If you add the many kids who resist going to school but ultimately make it in the door, the number shoots up to 28 percent. “Some of the kids we work with show up at school, but they are complete terrors before they get there,” says Kearney. “They throw tantrums, they run and hide, they refuse to get dressed — getting them to school is miserable for their parents, but they show up at school and are marked as present.”
School refusal is hard to define precisely because it shows up in very different forms depending on the individual child. Kearney distinguishes “school refusal” from “school phobia,” which is fear-based and linked to fear of a specific object or situation at school, like the fire alarm or the class snake.
School refusal is a sign of broader anxiety — separation anxiety, social anxiety, or general anxiety. Sometimes kids with school refusal complain of physical symptoms like stomachaches or headaches, but not all kids who refuse school have physical complaints. Some kids throw tantrums before school every morning; others make it to school but have trouble staying in the classroom. Some kids refuse school after a disruption or crisis at home — a move, divorce, illness, or death in the family, for example — but in many cases, school refusal behavior has no obvious trigger.
To some, school refusal may sound like a fancy name for a standard-issue schoolkid whine — A kid who doesn’t like school? So what else is new? — one that a little tough love and smart parenting could easily fix. But the behavior is often a symptom of a more serious condition, and simply laying down the law and forcing the child to go to school is likely to make the problem worse.

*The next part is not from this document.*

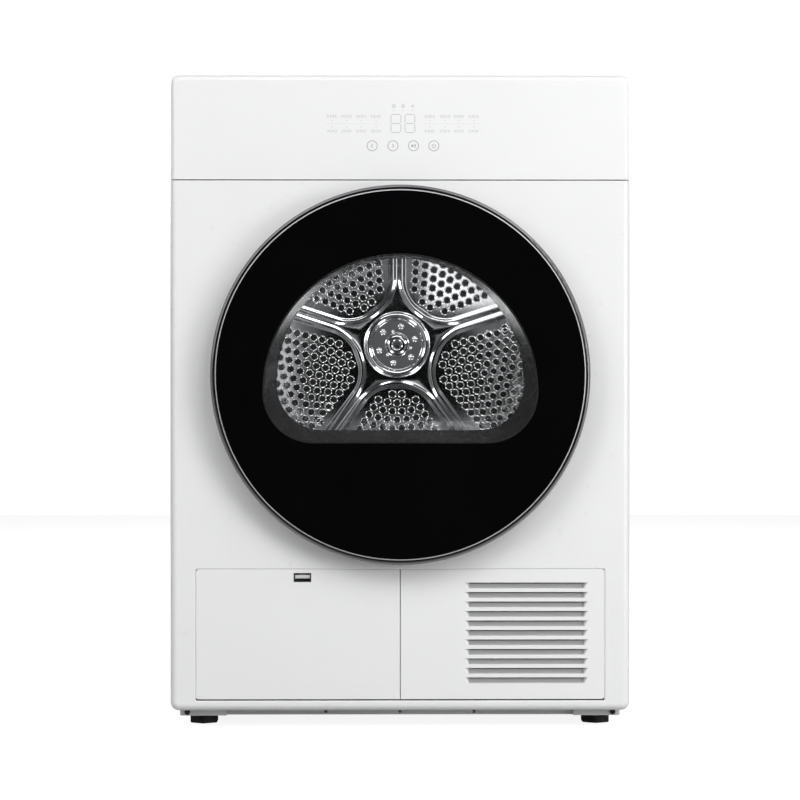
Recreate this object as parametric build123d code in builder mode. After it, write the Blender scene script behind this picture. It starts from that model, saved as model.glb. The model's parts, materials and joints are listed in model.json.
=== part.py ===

School refusal isn’t just an invented pathology among over-indulged American kids, either. Kearney says he gets calls from educators and practitioners from around world. “We’ve heard from people in Japan, China, Sweden, Denmark, Canada,” he says. “School refusal seems to be pretty universal.”
Why a particular child develops school refusal can be difficult to untangle. The causes can include psychological, developmental, and external factors like bullying — either alone or in combination. According to Kearney, most cases appear around the beginning of middle school. “Kids are going through the upheaval of puberty at the same time that they’re facing bigger challenges, both academically and socially. It’s a perfect storm,” he says.
But younger kids refuse school, too. According to educational consultant James Dillon, a former elementary school principal and author of No Place for Bullying, the reason for school refusal in the younger grades is typically developmental. A number of his students began refusing school at the age of nine or 10. “That’s the age when kids start figuring out that their parents have separate identities and that bad things can happen to people,” Dillon explains. “Some kids become overwhelmed with fear that something is going to happen to their parents when they are at school. They panic and cling to their parents and don’t want to go to school.”
Dillon says most of the students who developed school refusal weren’t unpopular or emotionally fragile. “These were kids who had a generally positive school experience,” he says. “Their parents would say, ‘What did I do wrong?’ But school refusal doesn’t have a single cause. It isn’t necessarily linked to a divorce or other problems at home. It just happens, and trying to identify a specific cause isn’t particularly productive.”
However, external circumstances at school, particularly bullying, can also trigger the problem — and in that case, it's essential to get to the bottom of the issue. Dillon points out that for some tweens and teens, school refusal may be a rational reaction to an intolerable situation. “If a child is suffering peer abuse and bullying every day — and I don’t think adults realize how painful that can be — the best way for that child to protect himself is to not go to school.”